▶ _WHAT YOU WILL DO_:
Write each line out exactly, leaving none out.

(Entries with model source code)
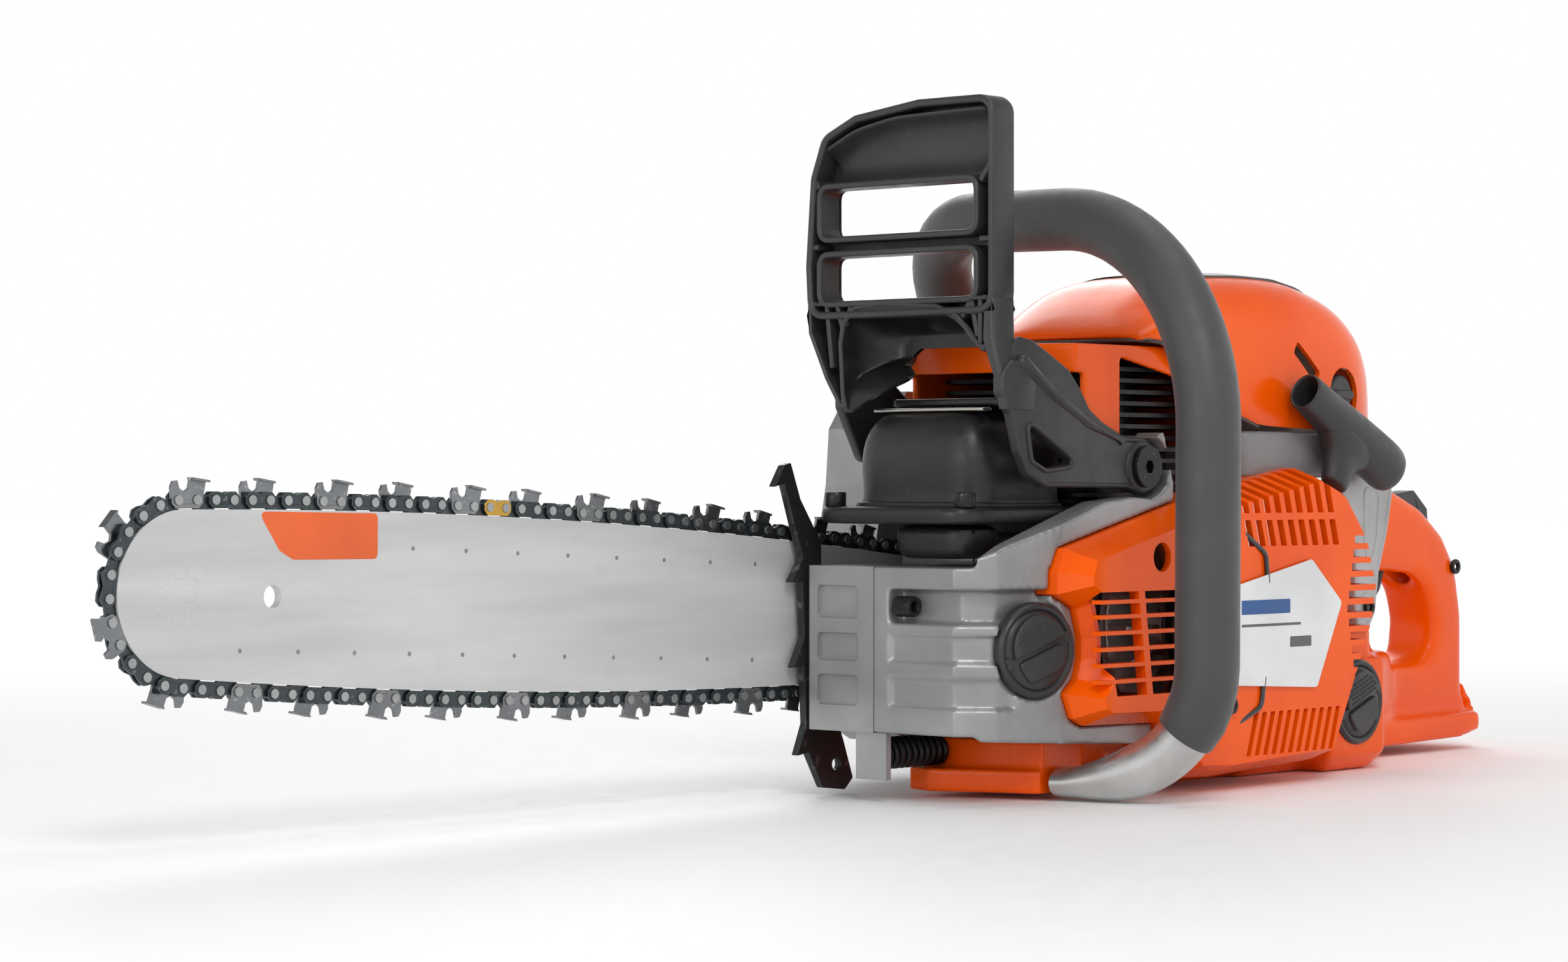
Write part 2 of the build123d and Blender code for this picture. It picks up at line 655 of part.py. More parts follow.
# ---------------------------------------------------------------- starter side
SHOULDER = -64.0
WALL = 3.0
BEVEL = 22
with BuildPart() as starter_cover:
    with BuildSketch(side(COVER_IN)):
        outline(COVER_OUTLINE)
        offset(amount=-0.4, mode=Mode.REPLACE)
    extrude(amount=COVER_IN - SHOULDER)
    with BuildSketch(side(SHOULDER)):
        outline(COVER_OUTLINE)
        offset(amount=-0.4, mode=Mode.REPLACE)
    extrude(amount=SHOULDER - COVER_OUT, taper=BEVEL)
    with BuildSketch(side(COVER_IN)):
        outline(COVER_OUTLINE)
        offset(amount=-WALL, mode=Mode.REPLACE)
    extrude(amount=COVER_IN - SHOULDER, mode=Mode.SUBTRACT)
    with BuildSketch(side(SHOULDER)):
        outline(COVER_OUTLINE)
        offset(amount=-WALL, mode=Mode.REPLACE)
    extrude(amount=SHOULDER - COVER_OUT - WALL, taper=BEVEL, mode=Mode.SUBTRACT)
    # post that the starter pulley turns on
    with BuildSketch(side(-65)):
        with Locations((0, CRANK_Z)):
            Circle(5)
    extrude(amount=11)
    # front grille: a window crossed by louvres and one leaning bar
    with BuildSketch(side(-70)):
        outline([(-81, 85), (-70.5, 43), (-24, 43), (-24, 85)])
    extrude(amount=12, mode=Mode.SUBTRACT)
    with BuildSketch(side(-73)):
        for z in (49, 55.5, 62, 68.5, 75, 81):
            with Locations((-52, z)):
                Rectangle(58, 1.6)
        outline([(-56, 86), (-52, 86), (-46, 42), (-50, 42)])
    extrude(amount=5)
    # round hole above it
    with BuildSketch(side(-70)):
        with Locations((-39.8, 98.5)):
            Circle(6)
    extrude(amount=12, mode=Mode.SUBTRACT)
    # slots in the sloping top, the rear and the foot
    for k in range(9):
        x = 18 + 8 * k
        with BuildSketch(side(-60)):
            outline([(x, 116), (x + 4.5, 116), (x - 2.5, 140), (x - 7, 140)])
            outline([(x + 4, 102), (x + 8.5, 102), (x + 5.2, 113), (x + 0.7, 113)])
        extrude(amount=20, mode=Mode.SUBTRACT)
    for k in range(12):
        with BuildSketch(side(-58)):
            with Locations((122, 38 + 6 * k)):
                Rectangle(50 - 2.4 * abs(k - 6), 3.4)
        extrude(amount=22, mode=Mode.SUBTRACT)
    for k in range(11):
        x = 20 + 6.2 * k
        with BuildSketch(side(-68)):
            outline([(x, 14), (x + 3.2, 14), (x + 9.2, 32), (x + 6, 32)])
        extrude(amount=14, mode=Mode.SUBTRACT)
finish(starter_cover, "starter_cover")

with BuildPart() as label_plate:
    with BuildSketch(side(COVER_OUT)):
        outline([(-16, 81), (67, 96.1), (90.7, 77.2), (70.9, 40.8), (-16, 45.2)])
    extrude(amount=1.4)
finish(label_plate, "label_plate")

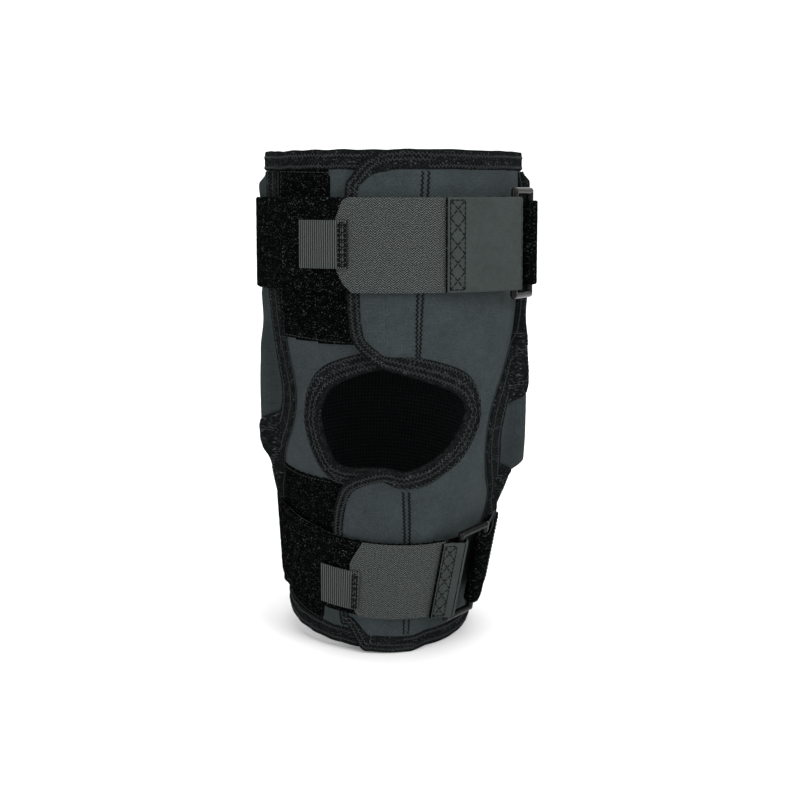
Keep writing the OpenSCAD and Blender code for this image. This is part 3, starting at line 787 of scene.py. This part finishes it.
def arched(start, end, level_start, level_end, rise):
    """Short stitches from start to end points, each rising over the cloth. Returns (count, 4, 3)."""
    out = []
    for t, h in ((0, -0.15), (0.25, rise), (0.75, rise), (1, -0.15)):
        p = start + (end - start) * t
        out.append(np.concatenate([p, (level_start + (level_end - level_start) * t + h)[:, None]], 1))
    return np.stack(out, 1)


def running(curve, shift, side, lift, pitch):
    """Running stitches along a curve, shifted sideways in mm."""
    line = unscaled(scaled(curve) + sideways(curve) * side * shift)
    line = unscaled(even(scaled(line), pitch))
    start, end = line[:-1], line[:-1] + (line[1:] - line[:-1]) * 0.72
    return arched(start, end, lift(start[:, 0], start[:, 1]), lift(end[:, 0], end[:, 1]), 0.22)


def zigzag(curve, near, far, side, lift, pitch):
    """Zigzag stitches between two distances from the curve, in mm."""
    q = even(scaled(curve), pitch / 2)
    n = sideways(unscaled(q)) * side
    w = np.where(np.arange(len(q)) % 2 == 0, near, far)[:, None]
    p = unscaled(q + n * w)
    level = lift(p[:, 0], p[:, 1])
    return arched(p[:-1], p[1:], level[:-1], level[1:], 0.25)


def sew(name, lines, mat="thread", r=0.2, slot="edge_tape"):
    """Stitches on the sleeve, cut in two at the knee."""
    return cross_knee(tubes(name, np.concatenate(lines), r, mat, slot, on_sleeve))


def raised(lift, h):
    return lambda a, s: lift(a, s) + h


# right panel: one long tape down the upper flap, the kneecap opening and the lower flap
WIDE, NARROW = 9.6, 5.6  # the tape round the opening and at the rims, and along the flaps
TAPE_TOP = 1.1  # the tape's height over the cloth
PITCH = 2.0  # of its cover stitches
edge_s = right_line[:, 1]
hole_part = (abs(edge_s) < 26) & (right_line[:, 0] > 2)
tape_width = np.where(hole_part | (abs(edge_s) > 130), WIDE, NARROW)
tape_width = np.convolve(np.pad(tape_width, 7, mode="edge"), np.ones(15) / 15, mode="valid")
cross_knee(tape("right_edge_tape", right_line, tape_width, 1, flap_lift, 2.5),
           "upper_flap_binding", "lower_flap_binding", "patella_binding_right")
on_tape = raised(flap_lift, TAPE_TOP)
sew("right_edge_stitch", [zigzag(right_line, low, low + 1.3, 1, on_tape, PITCH) for low in (0.9, 3.7)])
sew("right_hole_stitch", [zigzag(right_line[hole_part], 7.3, 8.7, 1, on_tape, PITCH)])

# left panel: the tape round its half of the kneecap opening
cross_knee(tape("left_hole_tape", left_line, WIDE, -1, flat_sleeve, WALL), "patella_binding_left")
on_left = raised(flat_sleeve, TAPE_TOP)
sew("left_hole_stitch", [zigzag(left_line, low, low + 1.3, -1, on_left, PITCH) for low in (0.9, 3.7, 7.3)])


def rim_curve(s, a0, a1):
    """A rim's edge from one angle to another, slightly uneven like sewn tape."""
    a = np.linspace(a0, a1, int((a1 - a0) * 1.15))
    return np.stack([a, s + ripple(a * 3, 0, 0.3, 17)], -1)


def rim_lift(a, s):
    return np.where(np.asarray(a) < 180, flap_lift(a, s), 0.0)


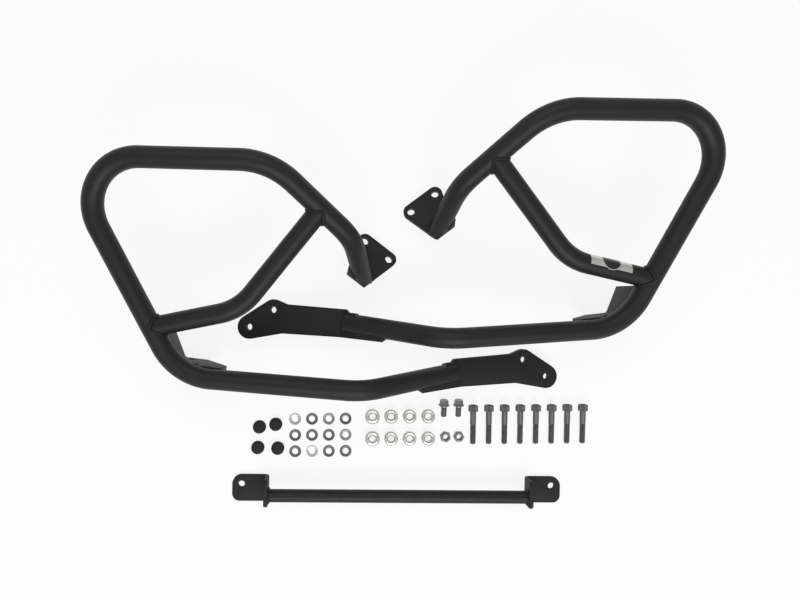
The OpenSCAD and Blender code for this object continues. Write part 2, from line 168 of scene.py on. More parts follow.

▶ _REPLY TO THE TASK_:
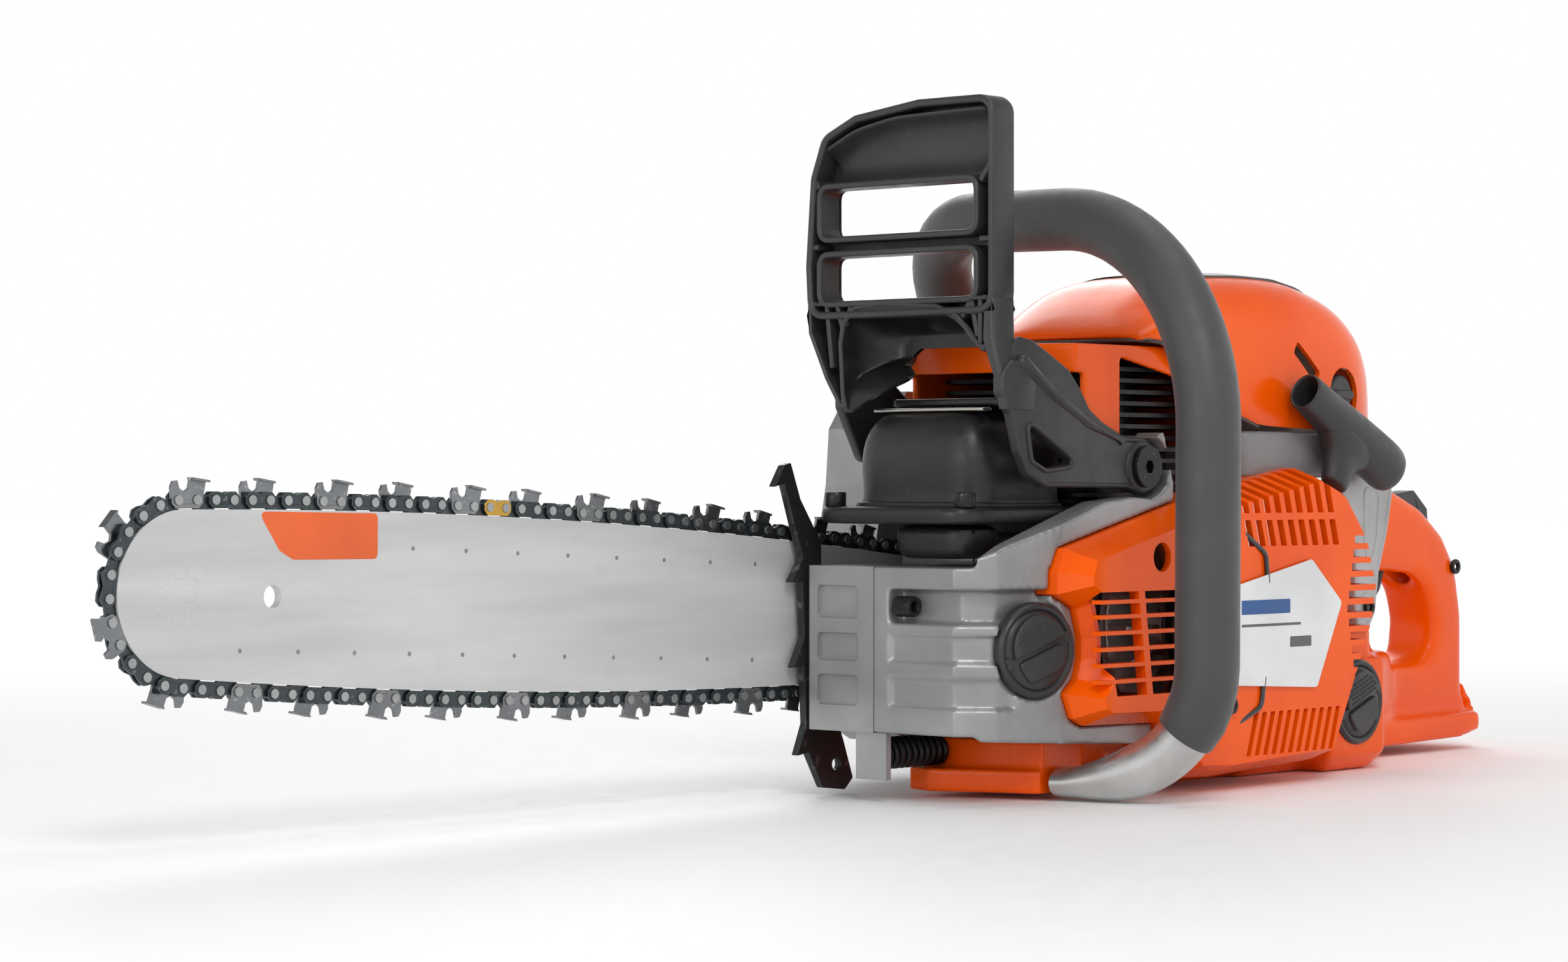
Write part 2 of the build123d and Blender code for this picture. It picks up at line 655 of part.py. More parts follow.
# ---------------------------------------------------------------- starter side
SHOULDER = -64.0
WALL = 3.0
BEVEL = 22
with BuildPart() as starter_cover:
    with BuildSketch(side(COVER_IN)):
        outline(COVER_OUTLINE)
        offset(amount=-0.4, mode=Mode.REPLACE)
    extrude(amount=COVER_IN - SHOULDER)
    with BuildSketch(side(SHOULDER)):
        outline(COVER_OUTLINE)
        offset(amount=-0.4, mode=Mode.REPLACE)
    extrude(amount=SHOULDER - COVER_OUT, taper=BEVEL)
    with BuildSketch(side(COVER_IN)):
        outline(COVER_OUTLINE)
        offset(amount=-WALL, mode=Mode.REPLACE)
    extrude(amount=COVER_IN - SHOULDER, mode=Mode.SUBTRACT)
    with BuildSketch(side(SHOULDER)):
        outline(COVER_OUTLINE)
        offset(amount=-WALL, mode=Mode.REPLACE)
    extrude(amount=SHOULDER - COVER_OUT - WALL, taper=BEVEL, mode=Mode.SUBTRACT)
    # post that the starter pulley turns on
    with BuildSketch(side(-65)):
        with Locations((0, CRANK_Z)):
            Circle(5)
    extrude(amount=11)
    # front grille: a window crossed by louvres and one leaning bar
    with BuildSketch(side(-70)):
        outline([(-81, 85), (-70.5, 43), (-24, 43), (-24, 85)])
    extrude(amount=12, mode=Mode.SUBTRACT)
    with BuildSketch(side(-73)):
        for z in (49, 55.5, 62, 68.5, 75, 81):
            with Locations((-52, z)):
                Rectangle(58, 1.6)
        outline([(-56, 86), (-52, 86), (-46, 42), (-50, 42)])
    extrude(amount=5)
    # round hole above it
    with BuildSketch(side(-70)):
        with Locations((-39.8, 98.5)):
            Circle(6)
    extrude(amount=12, mode=Mode.SUBTRACT)
    # slots in the sloping top, the rear and the foot
    for k in range(9):
        x = 18 + 8 * k
        with BuildSketch(side(-60)):
            outline([(x, 116), (x + 4.5, 116), (x - 2.5, 140), (x - 7, 140)])
            outline([(x + 4, 102), (x + 8.5, 102), (x + 5.2, 113), (x + 0.7, 113)])
        extrude(amount=20, mode=Mode.SUBTRACT)
    for k in range(12):
        with BuildSketch(side(-58)):
            with Locations((122, 38 + 6 * k)):
                Rectangle(50 - 2.4 * abs(k - 6), 3.4)
        extrude(amount=22, mode=Mode.SUBTRACT)
    for k in range(11):
        x = 20 + 6.2 * k
        with BuildSketch(side(-68)):
            outline([(x, 14), (x + 3.2, 14), (x + 9.2, 32), (x + 6, 32)])
        extrude(amount=14, mode=Mode.SUBTRACT)
finish(starter_cover, "starter_cover")

with BuildPart() as label_plate:
    with BuildSketch(side(COVER_OUT)):
        outline([(-16, 81), (67, 96.1), (90.7, 77.2), (70.9, 40.8), (-16, 45.2)])
    extrude(amount=1.4)
finish(label_plate, "label_plate")

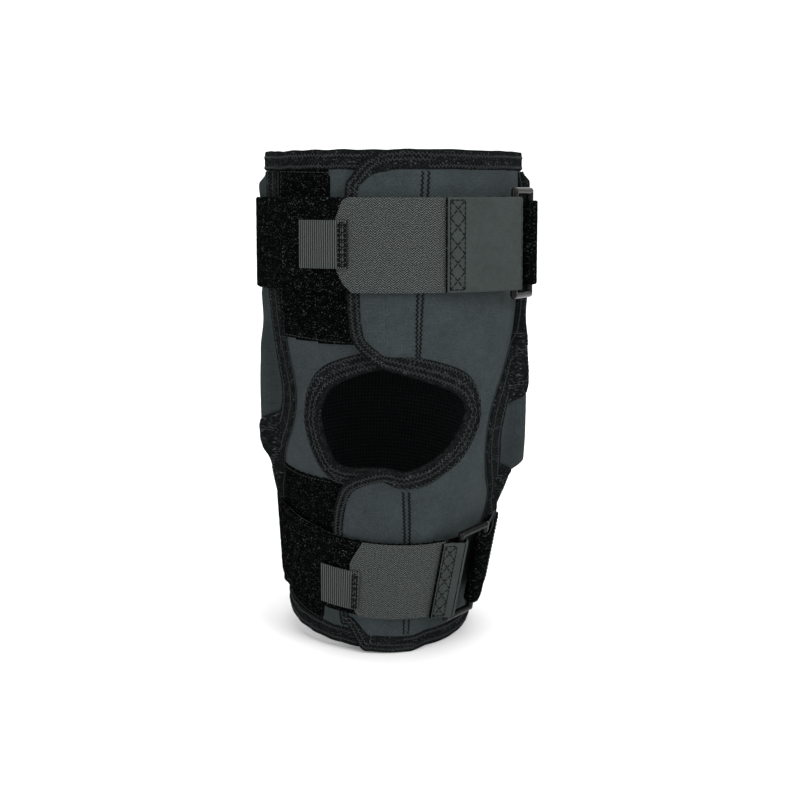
Keep writing the OpenSCAD and Blender code for this image. This is part 3, starting at line 787 of scene.py. This part finishes it.
def arched(start, end, level_start, level_end, rise):
    """Short stitches from start to end points, each rising over the cloth. Returns (count, 4, 3)."""
    out = []
    for t, h in ((0, -0.15), (0.25, rise), (0.75, rise), (1, -0.15)):
        p = start + (end - start) * t
        out.append(np.concatenate([p, (level_start + (level_end - level_start) * t + h)[:, None]], 1))
    return np.stack(out, 1)


def running(curve, shift, side, lift, pitch):
    """Running stitches along a curve, shifted sideways in mm."""
    line = unscaled(scaled(curve) + sideways(curve) * side * shift)
    line = unscaled(even(scaled(line), pitch))
    start, end = line[:-1], line[:-1] + (line[1:] - line[:-1]) * 0.72
    return arched(start, end, lift(start[:, 0], start[:, 1]), lift(end[:, 0], end[:, 1]), 0.22)


def zigzag(curve, near, far, side, lift, pitch):
    """Zigzag stitches between two distances from the curve, in mm."""
    q = even(scaled(curve), pitch / 2)
    n = sideways(unscaled(q)) * side
    w = np.where(np.arange(len(q)) % 2 == 0, near, far)[:, None]
    p = unscaled(q + n * w)
    level = lift(p[:, 0], p[:, 1])
    return arched(p[:-1], p[1:], level[:-1], level[1:], 0.25)


def sew(name, lines, mat="thread", r=0.2, slot="edge_tape"):
    """Stitches on the sleeve, cut in two at the knee."""
    return cross_knee(tubes(name, np.concatenate(lines), r, mat, slot, on_sleeve))


def raised(lift, h):
    return lambda a, s: lift(a, s) + h


# right panel: one long tape down the upper flap, the kneecap opening and the lower flap
WIDE, NARROW = 9.6, 5.6  # the tape round the opening and at the rims, and along the flaps
TAPE_TOP = 1.1  # the tape's height over the cloth
PITCH = 2.0  # of its cover stitches
edge_s = right_line[:, 1]
hole_part = (abs(edge_s) < 26) & (right_line[:, 0] > 2)
tape_width = np.where(hole_part | (abs(edge_s) > 130), WIDE, NARROW)
tape_width = np.convolve(np.pad(tape_width, 7, mode="edge"), np.ones(15) / 15, mode="valid")
cross_knee(tape("right_edge_tape", right_line, tape_width, 1, flap_lift, 2.5),
           "upper_flap_binding", "lower_flap_binding", "patella_binding_right")
on_tape = raised(flap_lift, TAPE_TOP)
sew("right_edge_stitch", [zigzag(right_line, low, low + 1.3, 1, on_tape, PITCH) for low in (0.9, 3.7)])
sew("right_hole_stitch", [zigzag(right_line[hole_part], 7.3, 8.7, 1, on_tape, PITCH)])

# left panel: the tape round its half of the kneecap opening
cross_knee(tape("left_hole_tape", left_line, WIDE, -1, flat_sleeve, WALL), "patella_binding_left")
on_left = raised(flat_sleeve, TAPE_TOP)
sew("left_hole_stitch", [zigzag(left_line, low, low + 1.3, -1, on_left, PITCH) for low in (0.9, 3.7, 7.3)])


def rim_curve(s, a0, a1):
    """A rim's edge from one angle to another, slightly uneven like sewn tape."""
    a = np.linspace(a0, a1, int((a1 - a0) * 1.15))
    return np.stack([a, s + ripple(a * 3, 0, 0.3, 17)], -1)


def rim_lift(a, s):
    return np.where(np.asarray(a) < 180, flap_lift(a, s), 0.0)


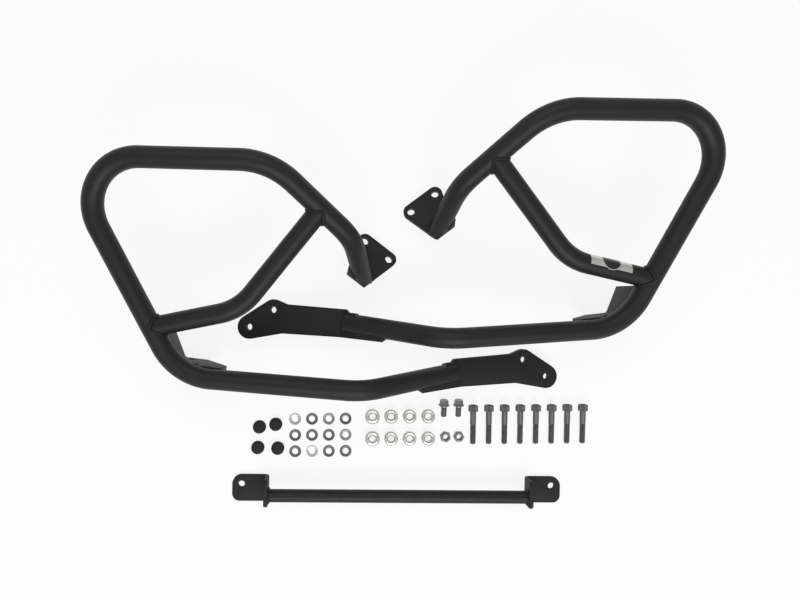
The OpenSCAD and Blender code for this object continues. Write part 2, from line 168 of scene.py on. More parts follow.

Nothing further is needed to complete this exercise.